There should also be a plan in place for your family members to meet at a certain location if you can’t get home. Determine to meet at a friends house or park or your nearby starbucks; have a land line/ phone line available because cell phones probably won’t work; have an out of state family member as a contact person… curiously enough the phone company suggests this because long distance calls will probably go through before the local ones, that’s how the grid is wired. And of course, look out for your friends and neighbors and keep a contact information list.

There is no joy in pondering the scary tricks and variables our planet can play with, but it’s better to be safe than sorry.

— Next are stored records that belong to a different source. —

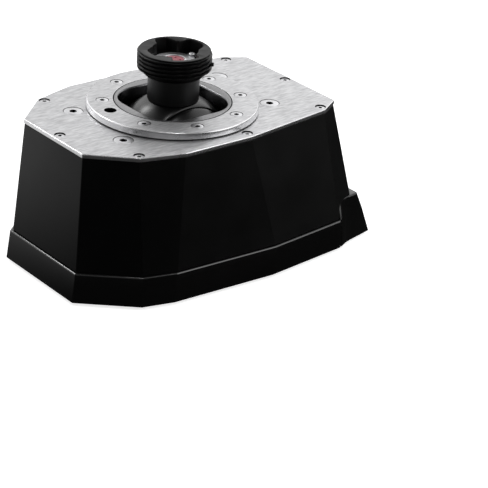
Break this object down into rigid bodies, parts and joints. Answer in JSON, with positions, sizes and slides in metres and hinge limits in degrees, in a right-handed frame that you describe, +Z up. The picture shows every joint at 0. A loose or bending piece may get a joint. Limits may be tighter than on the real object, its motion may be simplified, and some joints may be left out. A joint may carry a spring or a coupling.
{
  "type": "flight joystick base",
  "caption": "Faceted flight joystick base with a metal top plate, clamp ring, square gate and a two-axis sprung stem with a threaded collar for a grip.",
  "frame": {"origin": "on the table, under the middle of the object's box", "axes": "+X to the user's right, +Y towards the rear (away from the user), +Z up"},
  "size_m": [0.1136, 0.1722, 0.104],
  "materials": {
    "brushed_plate": "brushed, bright bevels",
    "gate": "satin",
    "casing": "fine satin black",
    "gloss_skirt": "gloss black",
    "stick_black": "satin black",
    "screw_steel": "turned steel",
    "steel": "ground steel",
    "gimbal_alloy": "machined",
    "socket_insert": "matte",
    "circuit_board": "solder mask",
    "foot_rubber": "matte rubber"
  },
  "bodies": {
    "base": {"top_plate": "brushed_plate", "clamp_ring": "brushed_plate", "gate_liner": "gate", "upper_housing": "casing", "lower_housing": "gloss_skirt", "bottom_cover": "casing", "usb_socket": "steel", "main_board": "circuit_board", "gimbal_frame": "gimbal_alloy", "roll_bearing_front": "steel", "roll_bearing_rear": "steel", "roll_spring_left": "steel", "roll_spring_right": "steel", "roll_sensor_board": "circuit_board", "ring_screw_1": "screw_steel", "ring_screw_2": "screw_steel", "ring_screw_3": "screw_steel", "ring_screw_4": "screw_steel", "ring_screw_5": "screw_steel", "ring_screw_6": "screw_steel", "ring_screw_7": "screw_steel", "ring_screw_8": "screw_steel", "gimbal_screw_1": "screw_steel", "gimbal_screw_2": "screw_steel", "gimbal_screw_3": "screw_steel", "gimbal_screw_4": "screw_steel", "plate_screw_1": "screw_steel", "plate_screw_2": "screw_steel", "plate_screw_3": "screw_steel", "plate_screw_4": "screw_steel", "plate_screw_5": "screw_steel", "plate_screw_6": "screw_steel", "plate_screw_7": "screw_steel", "plate_screw_8": "screw_steel", "rubber_foot_1": "foot_rubber", "rubber_foot_2": "foot_rubber", "rubber_foot_3": "foot_rubber", "rubber_foot_4": "foot_rubber"},
    "yoke": {"roll_yoke": "gimbal_alloy", "roll_axle_front": "steel", "roll_axle_rear": "steel", "pitch_bearing_left": "steel", "pitch_bearing_right": "steel", "yoke_cover_left": "stick_black", "yoke_cover_right": "stick_black", "roll_magnet": "steel", "pitch_sensor_board": "circuit_board", "pitch_spring_front": "steel", "pitch_spring_rear": "steel"},
    "stick": {"stick_hub": "gimbal_alloy", "pitch_axle": "steel", "pitch_magnet": "steel", "stick_dome": "stick_black", "stem_tube": "stick_black", "threaded_collar": "stick_black", "collar_lock_pin": "stick_black", "grip_socket": "steel", "socket_insert": "socket_insert", "socket_screw": "steel"}
  },
  "joints": [
    {"name": "roll_hinge", "type": "hinge", "parent": "base", "child": "yoke", "pos_m": [0, -0.0098, 0.0514], "axis": [0, 1, 0], "range_deg": [-18, 18], "stiffness_Nm_per_rad": 1.2, "deforming": ["roll_spring_left", "roll_spring_right"]},
    {"name": "pitch_hinge", "type": "hinge", "parent": "yoke", "child": "stick", "pos_m": [0, -0.0098, 0.0514], "axis": [1, 0, 0], "range_deg": [-18, 18], "stiffness_Nm_per_rad": 1.2, "deforming": ["pitch_spring_front", "pitch_spring_rear"]}
  ]
}
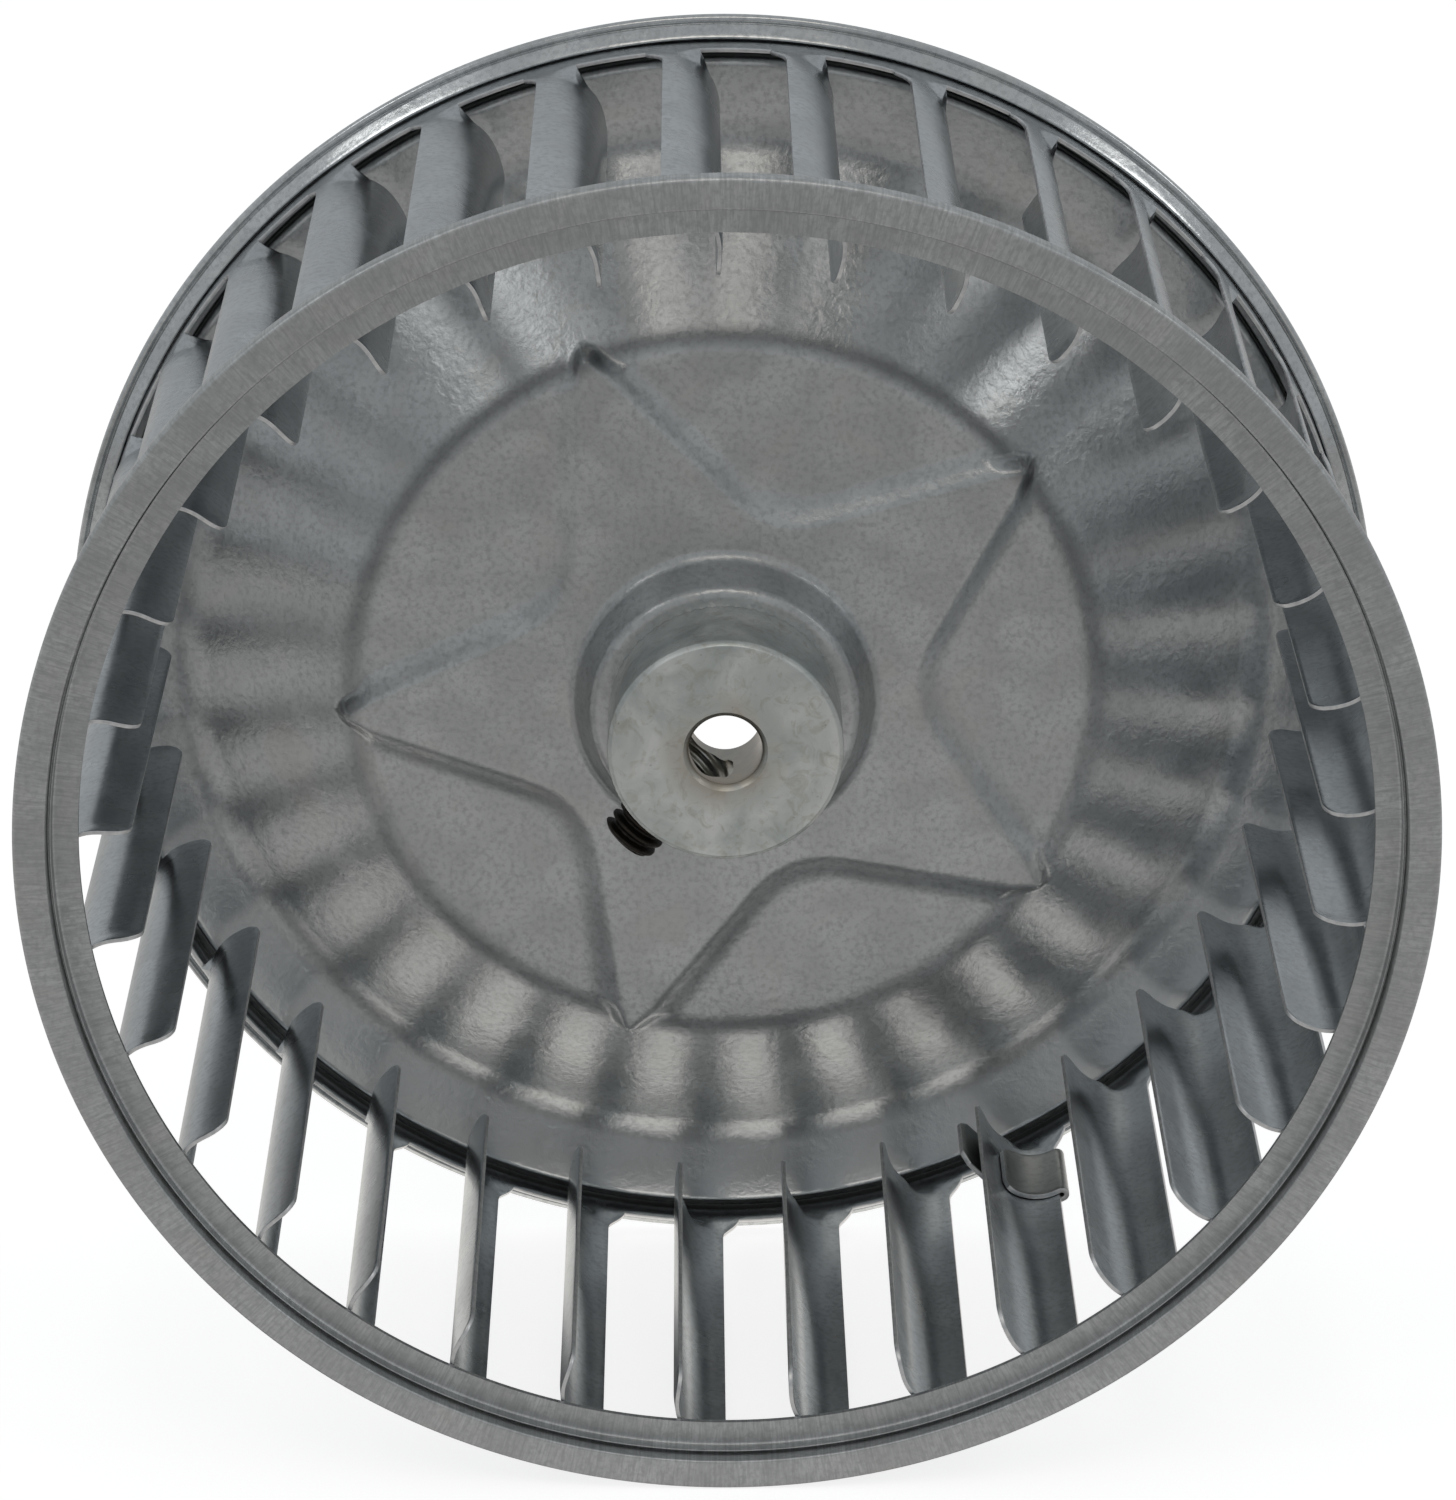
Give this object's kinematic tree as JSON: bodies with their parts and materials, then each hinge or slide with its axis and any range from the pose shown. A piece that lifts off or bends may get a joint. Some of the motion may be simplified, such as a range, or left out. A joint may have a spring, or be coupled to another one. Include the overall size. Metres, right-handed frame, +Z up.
{
  "type": "blower motor wheel",
  "caption": "Forward-curved centrifugal wheel of galvanised sheet, open at the inlet, with a dished back plate, star pockets, rolled end seams and a set-screw hub.",
  "frame": {"origin": "on the wheel axis at mid width", "axes": "+Y along the wheel axis from the open inlet towards the back plate, +Z up, +X to the right as seen from the inlet"},
  "size_m": [0.146, 0.0612, 0.146],
  "materials": {
    "galvanised_sheet": "galvanised, faint spangle, fairly glossy",
    "zinc_plated_hub": "turned and zinc plated",
    "black_oxide": "black oxide, slightly oily",
    "clip_steel": "plain zinc-coated strip"
  },
  "bodies": {
    "wheel": {"front_end_ring": "galvanised_sheet", "blade_strip": "galvanised_sheet", "back_plate": "galvanised_sheet", "hub": "zinc_plated_hub", "balance_clip": "clip_steel"},
    "set_screw": {"set_screw": "black_oxide"}
  },
  "joints": [
    {"name": "set_screw_travel", "type": "slide", "parent": "wheel", "child": "set_screw", "axis": [-0.6561, 0, -0.7547], "range_m": [-0.0025, 0.005]}
  ]
}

Stay safe my friends! Below is the US Geological page for further reference. My dear comadre Ale provided me with it and it is bookmarked on my computer. (I play this game where after the quake I guess the scale and go “oh that was a 3.9 ” and immediately go check if I was close.. you should try it, it’s really fun.)

3 thoughts on “LA Earthquakes…y la tierra se movía, se movía, se movía.


  2. mi estrategia era: usgs y un mapa de las placas tectónicas que encontré en wikipedia, asi seguía el rosario de temblores desde chile hasta alaska, cuando pasaban de placa en placa… I put on my geologist gear and go absolutely paranoid listening for the soft rumble of the trepidatory coming…me fue muy mal, pero le pedí a Diosito fuerza y aplique el dicho LO QUE NO TE MATA TE HACE MAS FUERTE…I’m still here, tempted to go to the usgs and make some predictions on the next one to hit el Valle de Mexicali…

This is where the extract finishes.